What disturbed me most about that whole sad affair was the reaction on the right in the wake of the trial.

No empathy whatever for the distress that black people feel about a young black man getting shot and killed because of a train of events triggered by his doing nothing more than walking through a white neighborhood and then being followed by a “Neighborhood Watch” man who thought he didn’t belong there.

At my otherwise mostly extremely good high school reunion (I just returned from my 50th!), one classmate channeled the right-wing line that President Obama’s talk about “Trayvon could have been me” speech did more damage to race relations in America than anything in recent memory.

Amazing. Besides the complete lack of empathy, and probably connected with it, we see here an insistence on denial of the realities of what the historical experience has been, and the wounds that this experience has left.

Here’s how I see the meaning of the Trayvon killing for black people in America, growing out of many generations of experience.

The present event can be described in these terms: a black man is accosted, and shot to death by a man acting (as he saw it) as an agent of the dominant white world (one valid way of characterizing Zimmerman’s neighborhood watch role).

This represents a pattern associated,from the experience of many generations of black Americans, with deep trauma.

In the time of slavery, slave patrols –into which white Southerners were essentially drafted– to comb the countryside looking for blacks outside the slave quarters. If they did not have papers, they were subject to not only being returned to their owners, but also to being whipped or worse. Also there were slave-catchers, who might kill blacks thus caught.

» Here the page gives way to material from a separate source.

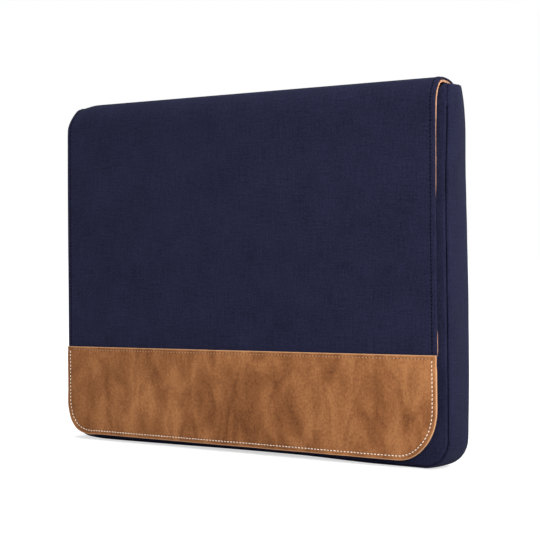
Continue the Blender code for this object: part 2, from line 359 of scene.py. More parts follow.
def outline_stations(with_hem):
    """(side, station, drop) round the gusset, down its left, along the floor and up its right. A station is
    (kind, value, rise). With a hem, both ends start inside it."""
    turned = hem_turn(BODY_TOP) if with_hem else []
    hem = [(("side", 0.0, height - BODY_TOP), drop) for height, drop in turned]
    sides = [(("side", share, 0.0), 0.0) for share in spread(0.014, 1.0, 0.0267)]
    arcs = [(("arc", pi / 2 * i / 14, 0.0), 0.0) for i in range(1, 14)]
    half = [(-1, *station) for station in hem + sides + arcs]
    floor = [(0, ("floor", x, 0.0), 0.0) for x in spread(-1.0, 1.0, 0.0414)]
    return half + floor + [(1, station, drop) for _, station, drop in half[::-1]]


def outline_point(side, station, corner):
    """(x, z) and the outward normal at a station on the outline with that corner."""
    kind, value, rise = station
    inner = VISUAL_HALF - corner
    if kind == "side":
        height = BODY_TOP + (corner - BODY_TOP) * value + rise
        return Vector((side * VISUAL_HALF, height)), Vector((side, 0.0))
    if kind == "arc":
        normal = Vector((side * cos(value), -sin(value)))
        return Vector((side * inner, corner)) + corner * normal, normal
    return Vector((inner * value, 0.0)), Vector((0.0, -1.0))


def swell_at(kind, value):
    """How far the gusset stands out of its seams there."""
    if kind == "arc":
        return SIDE_SWELL - (SIDE_SWELL - FLOOR_SWELL) * sin(value)
    return SIDE_SWELL if kind == "side" else FLOOR_SWELL


def across_gusset(depth, gap):
    """(reach from the front seam, inset) across the gusset: lip to lip, or between gaps beside the seams."""
    shares = spread(0.14, 0.86, 0.09)
    if gap is not None:
        return flat([gap, *(depth * share for share in shares[1:-1]), depth - gap])
    near = lip_turn()
    far = [(depth - reach, inset) for reach, inset in near[::-1]]
    return near + flat(depth * share for share in shares) + far


def gusset_sheet(name, look, node, inset=0.0, gap=None):
    """A sheet round the gusset, inset from its face. Without a gap it has lips at both seams and a hem."""
    points, uvs, faces, edges = [], [], [], []
    along, before = 0.0, None
    stations = outline_stations(gap is None)
    for side, station, drop in stations:
        near, near_normal = outline_point(side, station, FRONT_CORNER)
        far, far_normal = outline_point(side, station, BACK_CORNER)
        depth = back_y(near.y) - FRONT_Y - FRONT_ROUND
        centre = (near + far) / 2 - near_normal * drop
        along += (centre - before).length if before is not None else 0.0
        before = centre
        spots = across_gusset(depth, gap)
        for reach, lip in spots:
            share = reach / depth
            normal = near_normal.lerp(far_normal, share).normalized()
            bulge = sin(pi * share)
            pucker = 0.00035 * ripple(along, reach, 0.035, 3) + 0.00022 * ripple(along, reach, 0.012, 4)
            pucker *= (1 - ease(0.3, 1.0, abs(normal.y))) * bulge ** 0.5
            out = swell_at(*station[:2]) * bulge + pucker - inset - lip - drop
            spot = near.lerp(far, share) + normal * out
            points.append(settled(spot.x, FRONT_Y + FRONT_ROUND + reach, spot.y))
            uvs.append((along + 1.0, reach + 1.0))
            edges.append(min(reach, depth - reach))
    width = len(spots)
    for i in range(len(stations) - 1):
        for j in range(width - 1):
            corner = i * width + j
            faces.append((corner, corner + 1, corner + width + 1, corner + width))
    thickness, material, slot = look
    obj = add_mesh(name, points, faces, uvs, edges)
    obj.data.materials.append(material)
    return finish_piece(thicken(obj, thickness), slot, node)


# -------- the flap's surface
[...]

In the time of Jim Crow, a black man might be lynched for stepping out of the role in which the dominant white culture sought to confine him. A regime of terror punished any black who failed to “know his place.”

That kind of traumatic history leaves its mark. And so, from the vantage point of a people who have absorbed those wounds, the events of recent times –a killing, the lack of any inclination (until pressure was brought to bear) to prosecute, and an eventual acquittal– fit a painful, frightening pattern.

How can any white person who knows that history not understand how painful and distressing such a recapitulation would be for a people whose collective memory is shaped by such experiences?

Today’s right wing had no trouble finding a way. The power of denial is so strong, that they’ve managed to see themselves as the victims entitled to feel outraged.

This gives us yet another glimpse into the psychology cultivated by that “sick and broken spirit.”